Woman dies after alligator attack at Little Big Econ State Forest
A 31-year-old woman died after an alligator bit her near the Barr Street Trailhead in Geneva, turning a popular Seminole County waterway into a fresh safety warning.
A 31-year-old woman died after an alligator bit her while she was swimming near the Barr Street Trailhead in Little Big Econ State Forest in Geneva, putting one of Seminole County’s most-used outdoor corridors under immediate scrutiny. Florida Fish and Wildlife Conservation Commission officials said the attack happened around 1:30 p.m. Sunday, June 29, and the woman was taken to an area hospital as a trauma patient before she died. The Seminole County Fire Department, the Seminole County Sheriff’s Office and the Florida Forest Service also responded.
The attack happened in the Little Big Econlockhatchee Wildlife Management Area, a southeastern Seminole County landscape that covers more than 7,000 acres and includes seven miles of the Little Big Econ River. The area draws hikers, horseback riders, mountain bikers and paddlers, which makes the death especially consequential for residents who use the same water and trail systems for recreation, exercise and family outings.
FWC said a nuisance alligator trapper was called to the scene, part of the agency’s standard response when an alligator is believed to pose a threat to people, pets or property. Under the Statewide Nuisance Alligator Program, the agency says people concerned about an alligator should call 866-FWC-GATOR, or 866-392-4286. FWC says a nuisance alligator is generally at least 4 feet long and considered a danger when it poses a threat.

The agency’s public guidance is built around the same point: alligators live in all 67 Florida counties and are found in practically all fresh and brackish water bodies. FWC says serious injuries caused by alligators are rare in Florida, but over the last 10 years the state has averaged eight unprovoked bites a year serious enough to require professional medical treatment. The commission also says its research database has compiled more than 600 alligator incidents from 1948 through 2014, and Florida’s healthy population is estimated at about 1.3 million alligators.

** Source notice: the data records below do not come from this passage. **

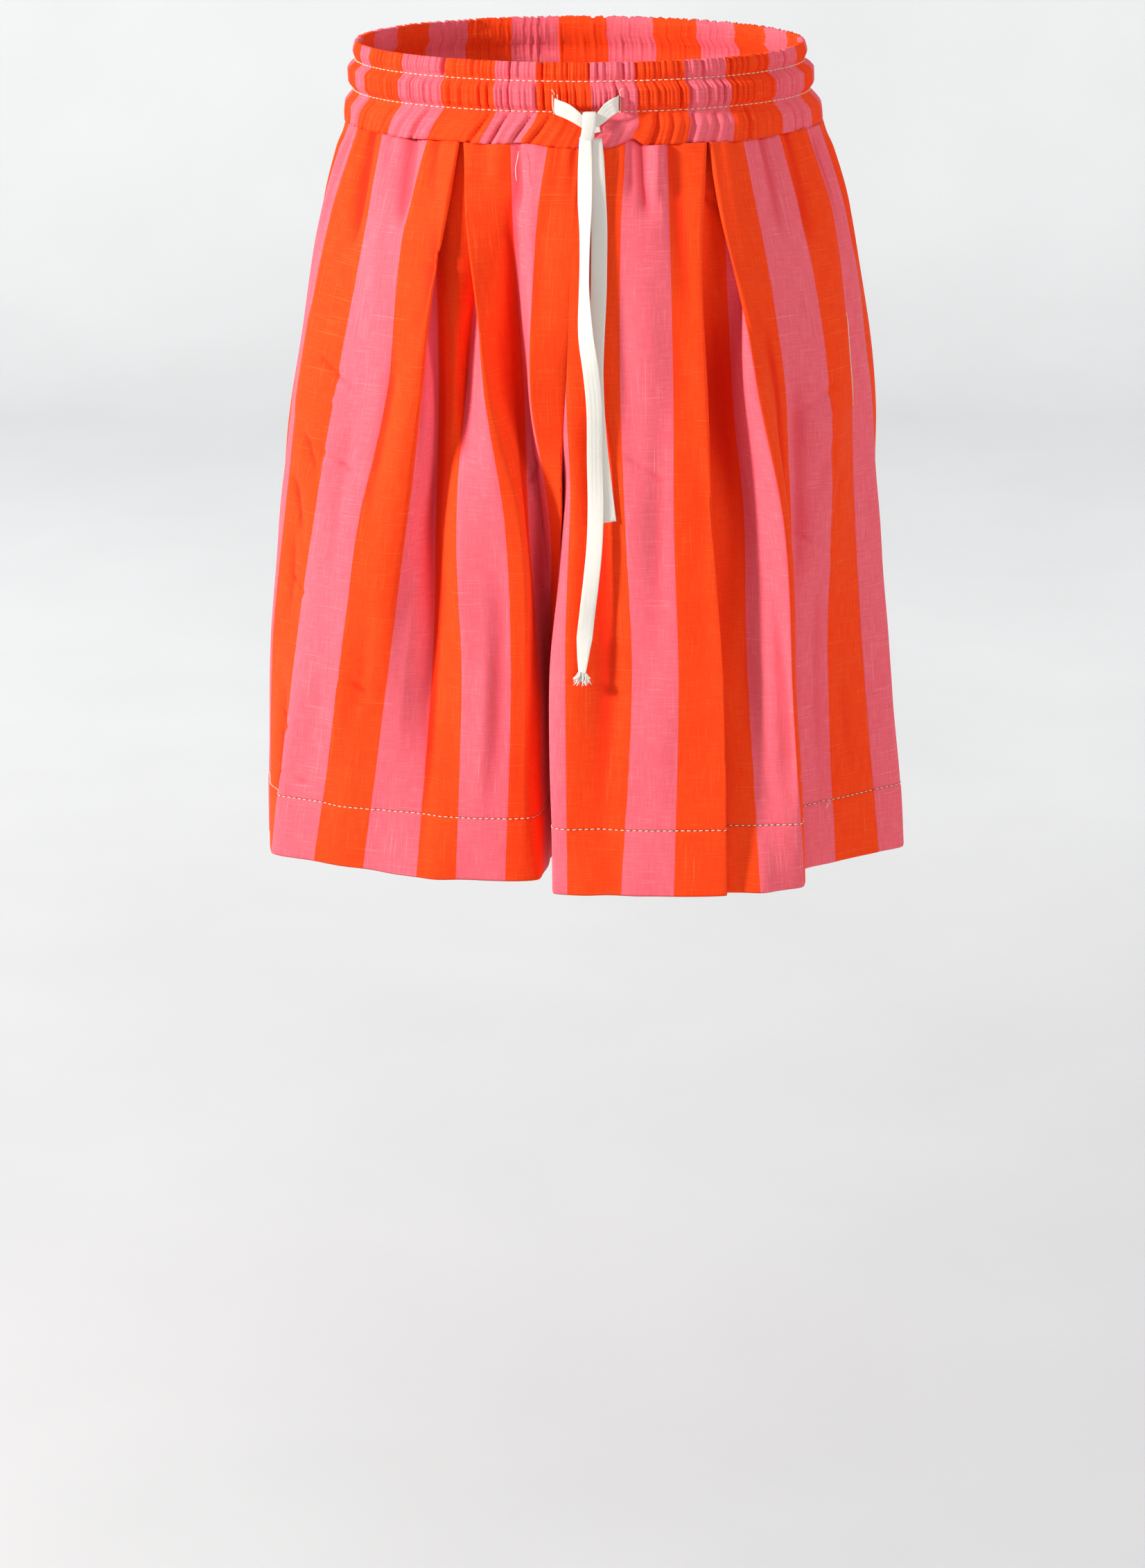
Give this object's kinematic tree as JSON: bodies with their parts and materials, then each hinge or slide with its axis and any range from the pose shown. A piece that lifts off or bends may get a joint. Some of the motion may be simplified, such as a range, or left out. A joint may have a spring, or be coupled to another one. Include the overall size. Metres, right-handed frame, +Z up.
{
  "type": "bermuda shorts",
  "caption": "Wide-leg pull-on bermuda shorts in striped linen, with a gathered drawstring waistband, front pleats, side-seam pockets and turned hems, in worn form.",
  "frame": {"origin": "middle of the waist at the height of the waistband's drawstring channel, where the wearer's waist holds the shorts", "axes": "+Z up, the front of the shorts faces -Y, +X is to the right of whoever looks at the front"},
  "size_m": [0.4644, 0.2628, 0.5802],
  "materials": {
    "linen_orange": "plain-weave linen, matt, with slubs",
    "linen_pink": "plain-weave linen, matt, with slubs",
    "cotton_tape": "flat woven cotton tape, matt"
  },
  "bodies": {
    "root": {"front_right": "linen_orange", "front_left": "linen_pink", "back_right": "linen_pink", "back_left": "linen_orange", "pocket_facing_right": "linen_pink", "pocket_facing_left": "linen_orange", "waistband": "linen_pink", "drawstring_bridge_left": "cotton_tape", "drawstring_bridge_right": "cotton_tape", "drawstring_knot": "cotton_tape", "drawstring_tail_long": "cotton_tape", "drawstring_tail_short": "cotton_tape"}
  },
  "joints": []
}
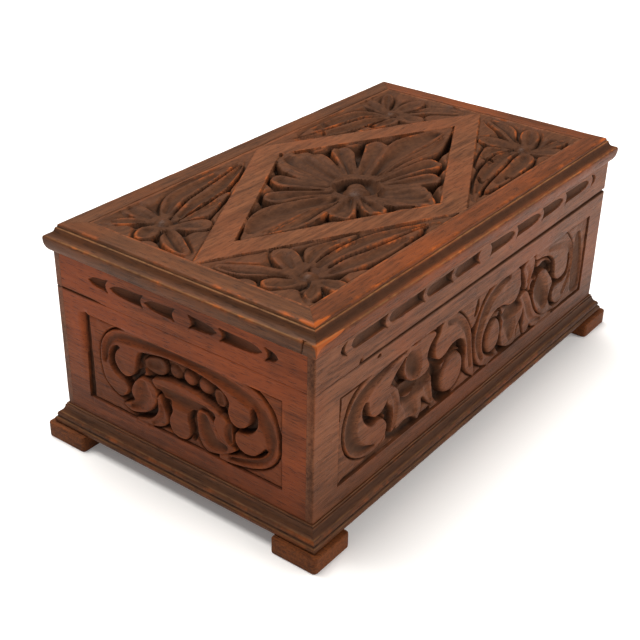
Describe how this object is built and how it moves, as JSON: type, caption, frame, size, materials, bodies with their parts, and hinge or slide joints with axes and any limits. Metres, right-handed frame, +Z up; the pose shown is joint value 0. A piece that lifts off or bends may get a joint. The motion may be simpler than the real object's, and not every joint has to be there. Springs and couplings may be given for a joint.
{
  "type": "carved wooden jewelry box",
  "caption": "Rectangular carved walnut box on block feet, with a moulded hinged lid carrying a flower in a diamond, scroll carved sides and a padded velvet lining.",
  "frame": {"origin": "on the table under the centre of the box, at the underside of the feet", "axes": "+X along the long front towards its right end, -Y out of the long front, +Z up"},
  "size_m": [0.2968, 0.1768, 0.1224],
  "materials": {
    "board_wood": "dark red brown stained and waxed, semi-gloss, worn arrises",
    "carved_wood": "dark stained carving, waxed, darker in the ground",
    "moulding_wood": "dark stained, rubbed through to orange on the arrises",
    "foot_wood": "matt, lighter orange brown",
    "hinge_brass": "aged, dull",
    "velvet": "dark red pile"
  },
  "bodies": {
    "box": {"body_front": "board_wood", "body_back": "board_wood", "body_left": "board_wood", "body_right": "board_wood", "floor_board": "board_wood", "base_moulding_front": "moulding_wood", "base_moulding_back": "moulding_wood", "base_moulding_left": "moulding_wood", "base_moulding_right": "moulding_wood", "foot_front_left": "foot_wood", "foot_front_right": "foot_wood", "foot_back_left": "foot_wood", "foot_back_right": "foot_wood", "hinge_leaf_body_left": "hinge_brass", "hinge_leaf_body_right": "hinge_brass", "hinge_pin_left": "hinge_brass", "hinge_pin_right": "hinge_brass", "screw_body_left_1": "hinge_brass", "screw_body_left_2": "hinge_brass", "screw_body_right_1": "hinge_brass", "screw_body_right_2": "hinge_brass", "lining_floor": "velvet", "lining_front": "velvet", "lining_back": "velvet", "lining_left": "velvet", "lining_right": "velvet"},
    "lid": {"lid_front": "board_wood", "lid_back": "board_wood", "lid_left": "board_wood", "lid_right": "board_wood", "lid_panel": "carved_wood", "lid_rim_front": "moulding_wood", "lid_rim_back": "moulding_wood", "lid_rim_left": "moulding_wood", "lid_rim_right": "moulding_wood", "hinge_leaf_lid_left": "hinge_brass", "hinge_leaf_lid_right": "hinge_brass", "screw_lid_left_1": "hinge_brass", "screw_lid_left_2": "hinge_brass", "screw_lid_right_1": "hinge_brass", "screw_lid_right_2": "hinge_brass", "lining_lid": "velvet"}
  },
  "joints": [
    {"name": "lid_hinge", "type": "hinge", "parent": "box", "child": "lid", "pos_m": [0, 0.0819, 0.08935], "axis": [-1, 0, 0], "range_deg": [0, 100]}
  ]
}
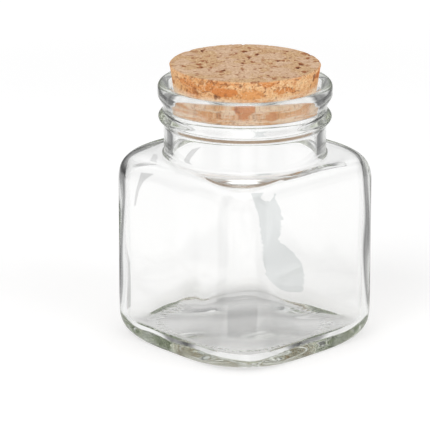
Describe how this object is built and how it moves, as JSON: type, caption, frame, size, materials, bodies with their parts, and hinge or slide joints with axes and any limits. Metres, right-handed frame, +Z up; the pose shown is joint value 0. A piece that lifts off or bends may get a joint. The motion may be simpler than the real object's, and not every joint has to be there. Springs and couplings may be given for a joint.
{
  "type": "glass jar with cork stopper",
  "caption": "Small square clear-glass storage jar with a round beaded mouth, closed by a tapered cork stopper that lifts out.",
  "frame": {"origin": "centre of the flat ring that the jar stands on", "axes": "+Z up along the axis of the neck and stopper; +X and +Y square to the flat sides"},
  "size_m": [0.05, 0.05, 0.07],
  "materials": {
    "clear_glass": "smooth, clear and glossy, with a faint grey-green tint in its thick parts",
    "cork": "pressed cork granules, matt, with small dark pits; the top greyer than the side"
  },
  "bodies": {
    "jar": {"glass_jar": "clear_glass"},
    "stopper": {"cork_stopper": "cork"}
  },
  "joints": [
    {"name": "stopper_lift", "type": "slide", "parent": "jar", "child": "stopper", "axis": [0, 0, 1], "range_m": [0, 0.03]}
  ]
}
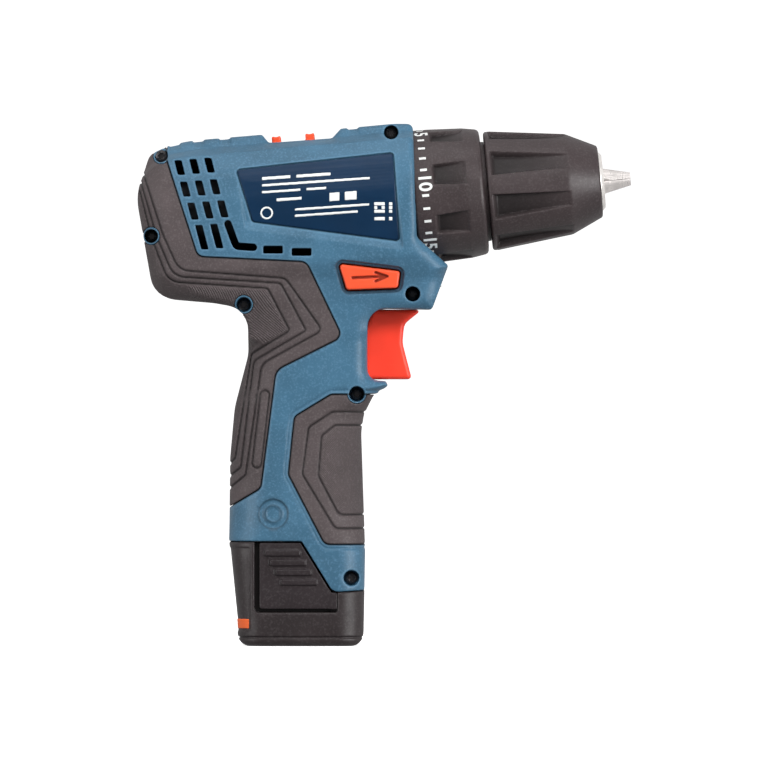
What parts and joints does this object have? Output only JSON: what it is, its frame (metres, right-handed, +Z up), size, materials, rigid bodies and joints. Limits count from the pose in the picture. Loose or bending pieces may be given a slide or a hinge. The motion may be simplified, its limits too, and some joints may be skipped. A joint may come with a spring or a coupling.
{
  "type": "cordless drill",
  "caption": "Compact two-speed cordless drill with a clutch collar, keyless chuck, trigger, direction lever and a stick battery that pulls out of the handle.",
  "frame": {"origin": "centre of the battery base, on the surface the tool stands on", "axes": "+X forward towards the chuck, +Z up, +Y to the left of someone holding it; the working axis lies in the XZ plane and tilts nose-up by 5 degrees"},
  "size_m": [0.173, 0.052, 0.1828],
  "materials": {
    "blue_plastic": "fine-grained steel-blue moulding",
    "soft_rubber": "matte warm-grey overmould",
    "dark_plastic": "dark grey moulding",
    "black_plastic": "black moulding",
    "red_plastic": "satin red-orange moulding",
    "orange_plastic": "satin orange moulding",
    "steel": "machined",
    "dark_steel": "blackened",
    "sintered_steel": "sintered grey",
    "brass": "plain",
    "copper": "enamelled winding wire",
    "spring_steel": "bright wire",
    "cell_jacket": "jacketed cell",
    "clear_lens": "clear warm-white lens",
    "lead_insulation": "red insulation"
  },
  "bodies": {
    "body": {"right_housing": "blue_plastic", "left_housing": "blue_plastic", "right_overmould": "soft_rubber", "left_overmould": "soft_rubber", "housing_screws": "dark_steel", "motor_can": "steel", "motor_magnets": "dark_steel", "motor_end_cap": "black_plastic", "motor_brushes": "black_plastic", "motor_plate": "steel", "bearings": "steel", "gear_case": "black_plastic", "first_ring": "sintered_steel", "third_ring": "sintered_steel", "clutch_plate": "steel", "clutch_spring": "spring_steel", "trigger_switch": "black_plastic", "trigger_spring": "spring_steel", "work_light": "clear_lens", "switch_leads": "lead_insulation", "handle_terminals": "black_plastic"},
    "spindle": {"spindle": "steel", "chuck_screw": "dark_steel", "chuck_body": "dark_steel"},
    "chuck_sleeve": {"chuck_sleeve": "dark_plastic", "chuck_nut": "brass"},
    "jaw_1": {"jaw_1": "steel"},
    "jaw_2": {"jaw_2": "steel"},
    "jaw_3": {"jaw_3": "steel"},
    "rotor": {"rotor_shaft": "steel", "armature": "sintered_steel", "armature_windings": "copper", "commutator": "copper", "rotor_fan": "black_plastic", "motor_pinion": "sintered_steel"},
    "first_carrier": {"first_carrier": "sintered_steel"},
    "second_carrier": {"second_carrier": "sintered_steel"},
    "clutch_collar": {"clutch_collar": "dark_plastic"},
    "clutch_nut": {"clutch_nut": "dark_plastic"},
    "gear_shift": {"gear_selector": "orange_plastic", "shift_fork": "spring_steel", "shift_ring": "sintered_steel"},
    "trigger": {"trigger": "red_plastic"},
    "direction_lever": {"direction_lever": "orange_plastic"},
    "battery": {"battery_case": "dark_plastic", "battery_stick": "dark_plastic", "battery_cells": "cell_jacket", "battery_contacts": "brass"},
    "right_latch": {"right_latch": "black_plastic"},
    "left_latch": {"left_latch": "black_plastic"},
    "first_planet_1": {"first_planet_1": "sintered_steel"},
    "first_planet_2": {"first_planet_2": "sintered_steel"},
    "first_planet_3": {"first_planet_3": "sintered_steel"},
    "second_planet_1": {"second_planet_1": "sintered_steel"},
    "second_planet_2": {"second_planet_2": "sintered_steel"},
    "second_planet_3": {"second_planet_3": "sintered_steel"},
    "third_planet_1": {"third_planet_1": "sintered_steel"},
    "third_planet_2": {"third_planet_2": "sintered_steel"},
    "third_planet_3": {"third_planet_3": "sintered_steel"}
  },
  "joints": [
    {"name": "spindle_spin", "type": "hinge", "parent": "body", "child": "spindle", "pos_m": [0, 0, 0.1535], "axis": [0.9962, 0, 0.0872], "continuous": true},
    {"name": "rotor_spin", "type": "hinge", "parent": "body", "child": "rotor", "pos_m": [0, 0, 0.1535], "axis": [0.9962, 0, 0.0872], "continuous": true},
    {"name": "first_carrier_spin", "type": "hinge", "parent": "body", "child": "first_carrier", "pos_m": [0, 0, 0.1535], "axis": [0.9962, 0, 0.0872], "continuous": true},
    {"name": "second_carrier_spin", "type": "hinge", "parent": "body", "child": "second_carrier", "pos_m": [0, 0, 0.1535], "axis": [0.9962, 0, 0.0872], "continuous": true},
    {"name": "first_planet_1_spin", "type": "hinge", "parent": "first_carrier", "child": "first_planet_1", "pos_m": [0.00094, 0, 0.14274], "axis": [0.9962, 0, 0.0872], "continuous": true},
    {"name": "first_planet_2_spin", "type": "hinge", "parent": "first_carrier", "child": "first_planet_2", "pos_m": [-0.00047, 0.00935, 0.15888], "axis": [0.9962, 0, 0.0872], "continuous": true},
    {"name": "first_planet_3_spin", "type": "hinge", "parent": "first_carrier", "child": "first_planet_3", "pos_m": [-0.00047, -0.00935, 0.15888], "axis": [0.9962, 0, 0.0872], "continuous": true},
    {"name": "second_planet_1_spin", "type": "hinge", "parent": "second_carrier", "child": "second_planet_1", "pos_m": [0.00888, 0, 0.14374], "axis": [0.9962, 0, 0.0872], "continuous": true},
    {"name": "second_planet_2_spin", "type": "hinge", "parent": "second_carrier", "child": "second_planet_2", "pos_m": [0.00751, 0.00909, 0.15943], "axis": [0.9962, 0, 0.0872], "continuous": true},
    {"name": "second_planet_3_spin", "type": "hinge", "parent": "second_carrier", "child": "second_planet_3", "pos_m": [0.00751, -0.00909, 0.15943], "axis": [0.9962, 0, 0.0872], "continuous": true},
    {"name": "third_planet_1_spin", "type": "hinge", "parent": "spindle", "child": "third_planet_1", "pos_m": [0.01947, 0, 0.14436], "axis": [0.9962, 0, 0.0872], "continuous": true},
    {"name": "third_planet_2_spin", "type": "hinge", "parent": "spindle", "child": "third_planet_2", "pos_m": [0.01806, 0.00935, 0.1605], "axis": [0.9962, 0, 0.0872], "continuous": true},
    {"name": "third_planet_3_spin", "type": "hinge", "parent": "spindle", "child": "third_planet_3", "pos_m": [0.01806, -0.00935, 0.1605], "axis": [0.9962, 0, 0.0872], "continuous": true},
    {"name": "chuck_sleeve_turn", "type": "hinge", "parent": "spindle", "child": "chuck_sleeve", "pos_m": [0, 0, 0.1535], "axis": [0.9962, 0, 0.0872], "range_deg": [0, 3060]},
    {"name": "jaw_1_slide", "type": "slide", "parent": "spindle", "child": "jaw_1", "axis": [-0.9623, 0.2588, -0.0842], "range_m": [0, 0.0174]},
    {"name": "jaw_2_slide", "type": "slide", "parent": "spindle", "child": "jaw_2", "axis": [-0.9818, -0.1294, 0.1391], "range_m": [0, 0.0174]},
    {"name": "jaw_3_slide", "type": "slide", "parent": "spindle", "child": "jaw_3", "axis": [-0.9427, -0.1294, -0.3075], "range_m": [0, 0.0174]},
    {"name": "clutch_collar_turn", "type": "hinge", "parent": "body", "child": "clutch_collar", "pos_m": [0, 0, 0.1535], "axis": [-0.9962, 0, -0.0872], "range_deg": [-22.5, 202.5]},
    {"name": "clutch_nut_slide", "type": "slide", "parent": "clutch_collar", "child": "clutch_nut", "axis": [-0.9962, 0, -0.0872], "range_m": [-0.0004, 0.0034], "deforming": ["clutch_spring"]},
    {"name": "gear_selector_slide", "type": "slide", "parent": "body", "child": "gear_shift", "axis": [0.9962, 0, 0.0872], "range_m": [0, 0.004]},
    {"name": "trigger_press", "type": "slide", "parent": "body", "child": "trigger", "axis": [-1, 0, 0], "range_m": [0, 0.006], "stiffness_N_per_m": 900, "springref_m": -0.004, "deforming": ["trigger_spring"]},
    {"name": "direction_lever_slide", "type": "slide", "parent": "body", "child": "direction_lever", "axis": [0, 1, 0], "range_m": [-0.0035, 0.0035]},
    {"name": "battery_slide", "type": "slide", "parent": "body", "child": "battery", "axis": [0, 0, -1], "range_m": [0, 0.09]},
    {"name": "right_latch_press", "type": "hinge", "parent": "battery", "child": "right_latch", "pos_m": [0.0116, -0.0216, 0.0159], "axis": [0, 0, 1], "range_deg": [-3, 0], "stiffness_Nm_per_rad": 2, "springref_deg": 2.86},
    {"name": "left_latch_press", "type": "hinge", "parent": "battery", "child": "left_latch", "pos_m": [0.0116, 0.0216, 0.0159], "axis": [0, 0, 1], "range_deg": [0, 3], "stiffness_Nm_per_rad": 2, "springref_deg": -2.86}
  ],
  "couplings": [
    {"joint": "rotor_spin", "follows": "spindle_spin", "ratio": 48.6},
    {"joint": "first_carrier_spin", "follows": "spindle_spin", "ratio": 13.5},
    {"joint": "second_carrier_spin", "follows": "spindle_spin", "ratio": 3.6},
    {"joint": "first_planet_1_spin", "follows": "spindle_spin", "ratio": -43.875},
    {"joint": "first_planet_2_spin", "follows": "spindle_spin", "ratio": -43.875},
    {"joint": "first_planet_3_spin", "follows": "spindle_spin", "ratio": -43.875},
    {"joint": "second_planet_1_spin", "follows": "spindle_spin", "ratio": -11.314},
    {"joint": "second_planet_2_spin", "follows": "spindle_spin", "ratio": -11.314},
    {"joint": "second_planet_3_spin", "follows": "spindle_spin", "ratio": -11.314},
    {"joint": "third_planet_1_spin", "follows": "spindle_spin", "ratio": -3.25},
    {"joint": "third_planet_2_spin", "follows": "spindle_spin", "ratio": -3.25},
    {"joint": "third_planet_3_spin", "follows": "spindle_spin", "ratio": -3.25},
    {"joint": "jaw_1_slide", "follows": "chuck_sleeve_turn", "m_per_rad": 0.00032577},
    {"joint": "jaw_2_slide", "follows": "chuck_sleeve_turn", "m_per_rad": 0.00032577},
    {"joint": "jaw_3_slide", "follows": "chuck_sleeve_turn", "m_per_rad": 0.00032577},
    {"joint": "clutch_nut_slide", "follows": "clutch_collar_turn", "m_per_rad": 0.00095493}
  ]
}
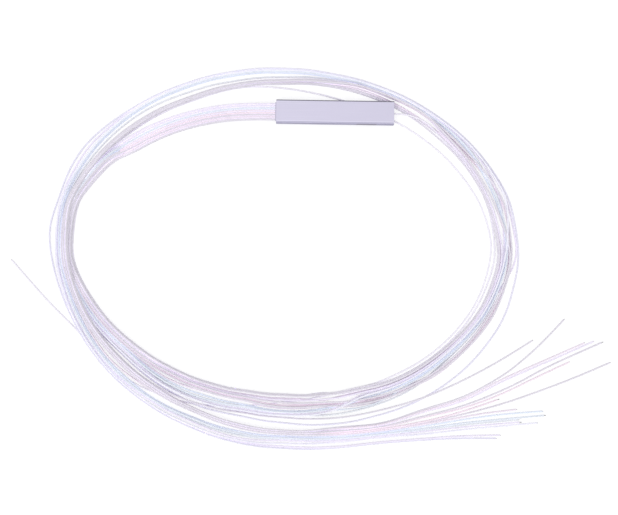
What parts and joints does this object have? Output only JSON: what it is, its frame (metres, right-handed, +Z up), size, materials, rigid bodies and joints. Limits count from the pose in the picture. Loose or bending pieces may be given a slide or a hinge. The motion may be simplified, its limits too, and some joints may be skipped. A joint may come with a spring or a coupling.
{
  "type": "plc fibre splitter",
  "caption": "Planar lightwave circuit fibre splitter in a flat steel case, with a loosely coiled input lead and a band of loose-tube output leads that end bare.",
  "frame": {"origin": "centre of the steel case", "axes": "+X along the case from the output end to the input end, +Y across the case away from the coil, +Z up out of the case's top face"},
  "size_m": [0.3083, 0.196, 0.005],
  "materials": {
    "case_steel": "satin, fine lengthwise grain",
    "end_plug": "matt",
    "loose_tube": "milky, semi-gloss",
    "silicon_chip": "polished",
    "array_glass": "polished",
    "fibre_coating": "gloss",
    "cured_glue": "gloss",
    "silicone": "matt"
  },
  "bodies": {
    "root": {"steel_case": "case_steel", "output_end_plug": "end_plug", "input_end_plug": "end_plug", "splitter_chip": "silicon_chip", "chip_lid_output": "array_glass", "chip_lid_input": "array_glass", "output_array_base": "array_glass", "output_array_lid": "array_glass", "input_array_base": "array_glass", "input_array_lid": "array_glass", "bare_output_fibres": "fibre_coating", "bare_input_fibre": "fibre_coating", "output_glue_bead": "cured_glue", "input_glue_bead": "cured_glue", "output_silicone_pad": "silicone", "input_silicone_pad": "silicone", "fibre_coil": "loose_tube", "output_lead_01": "loose_tube", "output_lead_02": "loose_tube", "output_lead_03": "loose_tube", "output_lead_04": "loose_tube", "output_lead_05": "loose_tube", "output_lead_06": "loose_tube", "output_lead_07": "loose_tube", "output_lead_08": "loose_tube", "output_lead_09": "loose_tube", "output_lead_10": "loose_tube", "output_lead_11": "loose_tube", "output_lead_12": "loose_tube", "output_lead_13": "loose_tube", "output_lead_14": "loose_tube", "output_lead_15": "loose_tube", "output_lead_16": "loose_tube", "output_tail_01": "loose_tube", "output_tail_02": "loose_tube", "output_tail_03": "loose_tube", "output_tail_04": "loose_tube", "output_tail_05": "loose_tube", "output_tail_06": "loose_tube", "output_tail_07": "loose_tube", "output_tail_08": "loose_tube", "output_tail_09": "loose_tube", "output_tail_10": "loose_tube", "output_tail_11": "loose_tube", "output_tail_12": "loose_tube", "output_tail_13": "loose_tube", "output_tail_14": "loose_tube", "output_tail_15": "loose_tube", "output_tail_16": "loose_tube", "input_lead": "loose_tube", "input_strand": "loose_tube", "input_tail": "loose_tube"}
  },
  "joints": []
}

For families, pet owners, anglers and walkers in Seminole County, the practical reading is plain. The Econlockhatchee River and similar waterways are not just scenic backdrops; they are habitat. FWC’s warning to avoid swimming in dark or unfamiliar water now carries added weight for anyone heading into the woods, the river corridor or the shoreline edges of the Little Big Econ.

The death also lands during a burst of recent Central Florida incidents. Local reporting described it as the third alligator attack in Central Florida in the past week, and said it may have been the second fatal alligator bite in the region in the past 10 years, based on FWC documents.